As a bonus you could add culture to it as a reason they chose shanties over other forms of team building.

As a tool to pass information to others who have no background in the current tasks being performed.

Unlike a space ship many sections will be sound-proof as a result of making all sections air-tight in case one section depressurises. This means sections can have their own shanties that give information about the current tasks being performed and what they are doing.

This is an extremely important and useful way of running the ship. Space-ships will have many specialized tasks that only a few can perform. So if you need a crew of 10 to perform a task but you only have 2 specialist capable of performing the task at hand you need a way to tell them.

The shanties sung are controlled by the specialists who choose the verses being sung. The verse tells in layman terms what tasks need to be done and how. Some verses are structured like the "bottles of beer on the wall" verses where you can count up or down depending on how many times a task needs to be performed and how many are performing it at a time.
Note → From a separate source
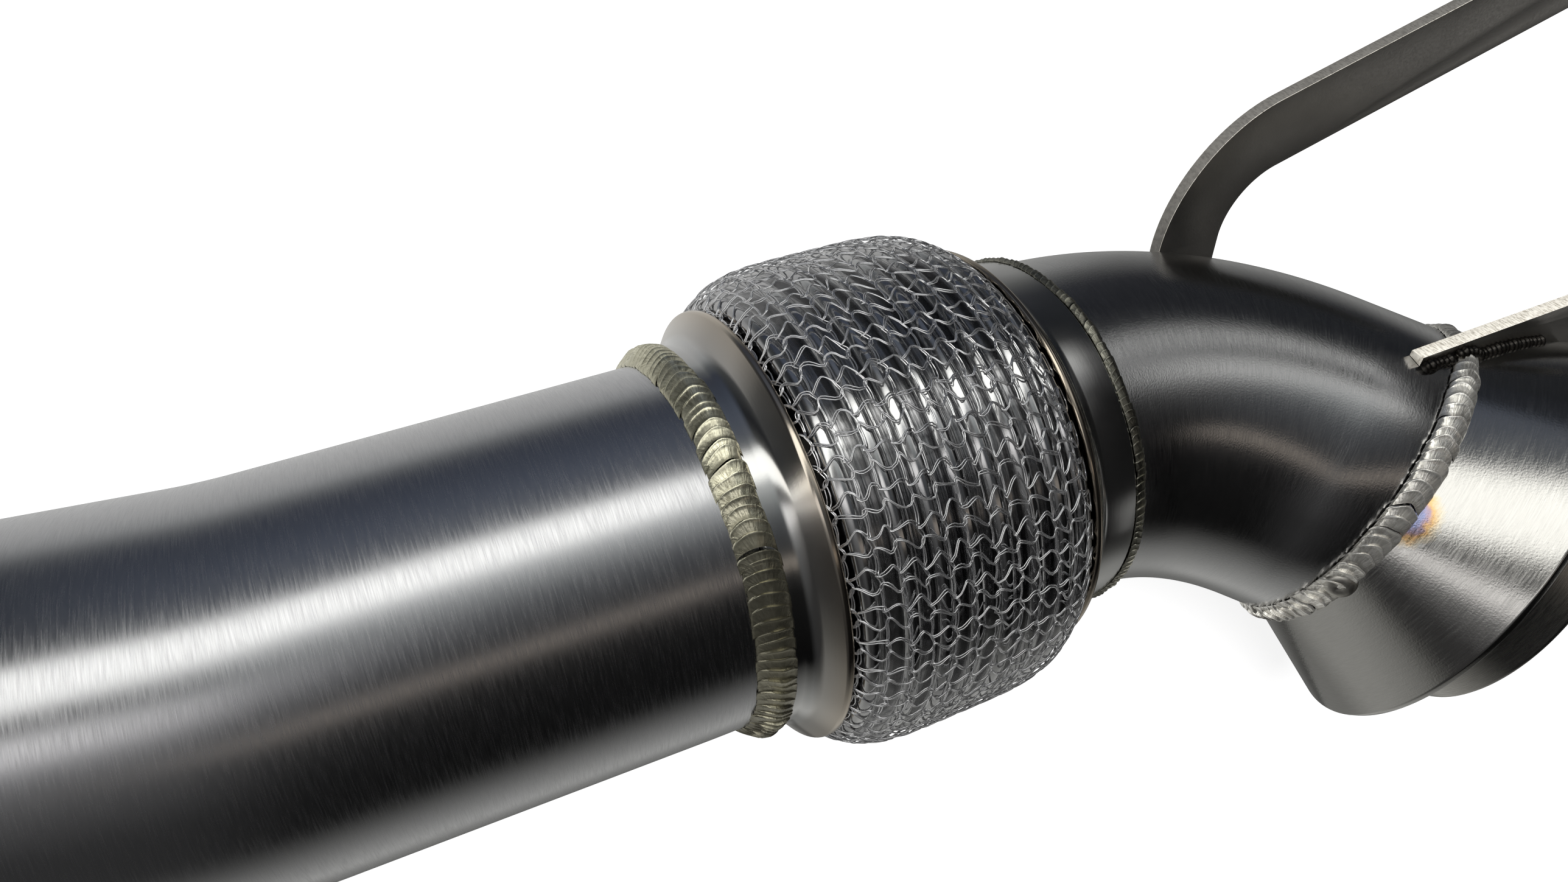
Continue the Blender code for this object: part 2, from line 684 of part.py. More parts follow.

Highly repetitive tasks can be represented as parts of the beat with a single syllabel or word, more complex tasks can be entire verses punctuated by the simpler tasks.

This gives people who enter an area a sense of what is happening and if the machinery in that section is A-OK or about to blow. People can more easily jump in and help with tasks. They know what to do as they are guided by the specialists who pick the tasks and during quieter times when a specialist might not be required all that you need is to teach some crew the right shanty. This makes all crew valuable and useable in most area's.

As @philipp says "Memorizing Checklists" is a great example. Taken to the extreme you get the cult of mechanicus from the Warhammer 40k universe where the underlying understanding of the technology has been lost and all you have is rituals for how to do things.

For example the song of glue setting to allow enough bonding time or the song of paint drying to allow time between cotes.